Give the number of lines containing the word "from" and nothing more.

* [Available data]
==================================================
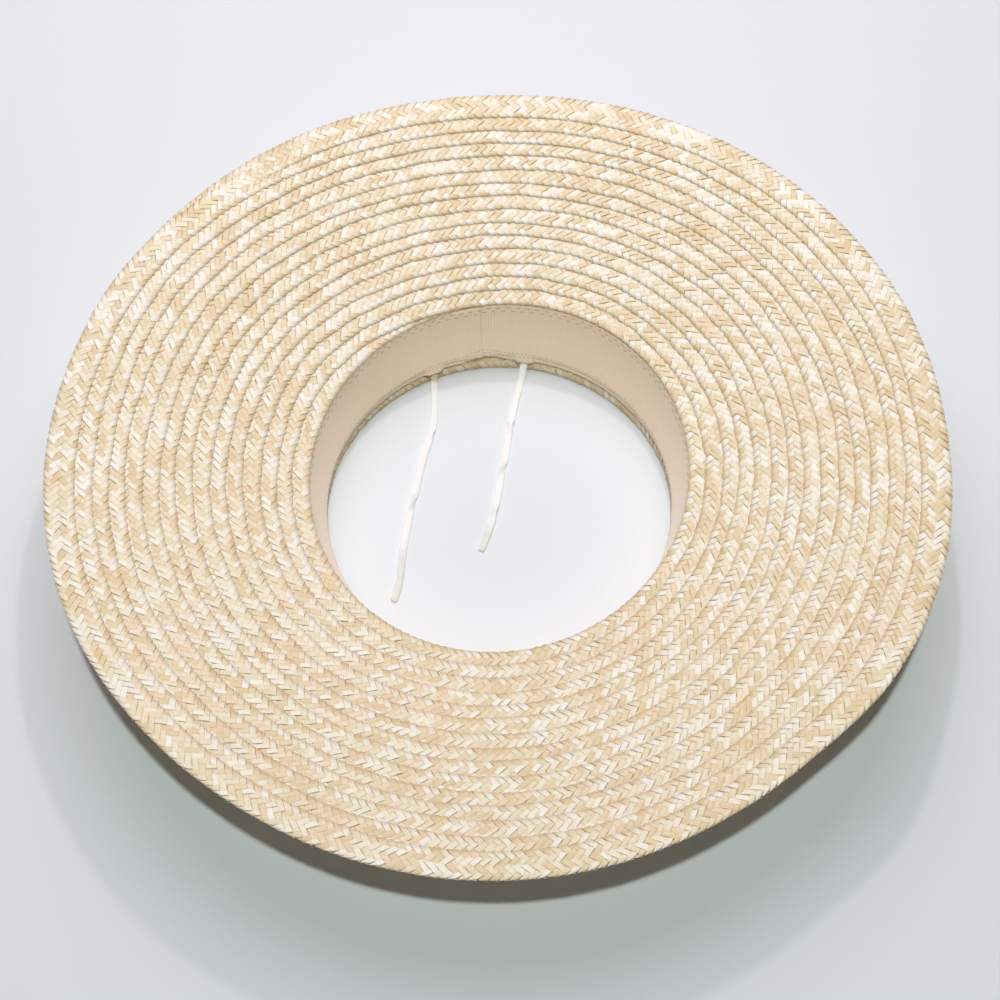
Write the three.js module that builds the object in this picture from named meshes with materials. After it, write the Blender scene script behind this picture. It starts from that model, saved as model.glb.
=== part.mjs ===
// Wide-brim straw sun visor without a crown, standing upside down on the edge of its crown band.
// Millimetres, +Z up, +X to the wearer's left, +Y to the back of the head. The origin is on the
// surface that the visor stands on, under the middle of the brim.
// Plaited straw braid is sewn round and round: the crown band rises from the surface, and the
// brim spreads outwards from its upper edge. A ribbon lines the band and hides a drawstring.

import * as THREE from 'three';

// Driving dimensions: ovals, measured across, front to back, and turned about Z in degrees
const opening_width = 173.8;
const opening_length = 195.2;
const opening_turn = -10.7;
const band_edge_width = 161.6;
const band_edge_length = 172.6;
const band_edge_turn = -5.3;

// Driving dimensions: brim and crown band
const opening_height = 37.5;
const brim_width = 118.4;
const brim_slope = 10.1;
const brim_rows = 15;
const band_rows = 5;
const braid_width = 13;
const braid_thickness = 1;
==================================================
* [Response to the task] 4